Profile Least Squares Estimators in the Monotone Single Index Model

Abstract

We consider least squares estimators of the finite regression parameter \(\boldsymbol{\alpha }\) in the single index regression model \(Y=\psi (\boldsymbol{\alpha }^T\boldsymbol{X})+\varepsilon \), where \(\boldsymbol{X}\) is a d-dimensional random vector, \({\mathbb E}(Y|\boldsymbol{X})=\psi (\boldsymbol{\alpha }^T\boldsymbol{X})\), and \(\psi \) is a monotone. It has been suggested to estimate \(\boldsymbol{\alpha }\) by a profile least squares estimator, minimizing \(\sum _{i=1}^n(Y_i-\psi (\boldsymbol{\alpha }^T\boldsymbol{X}_i))^2\) over monotone \(\psi \) and \(\boldsymbol{\alpha }\) on the boundary \(\mathcal {S}_{d-1}\) of the unit ball.

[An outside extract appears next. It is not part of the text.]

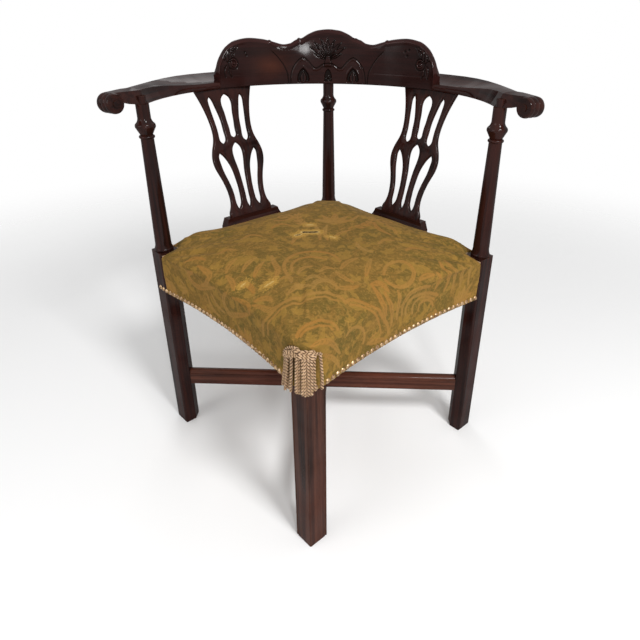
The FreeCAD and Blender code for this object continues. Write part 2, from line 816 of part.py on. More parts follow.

Although this suggestion has been around for a long time, it is still unknown whether the estimate is \(\sqrt{n}\)-convergent. We show that a profile least squares estimator, using the same pointwise least squares estimator for fixed \(\boldsymbol{\alpha }\), but using a different global sum of squares, is \(\sqrt{n}\)-convergent and asymptotically normal. The difference between the corresponding loss functions is studied and also a comparison with other methods is given.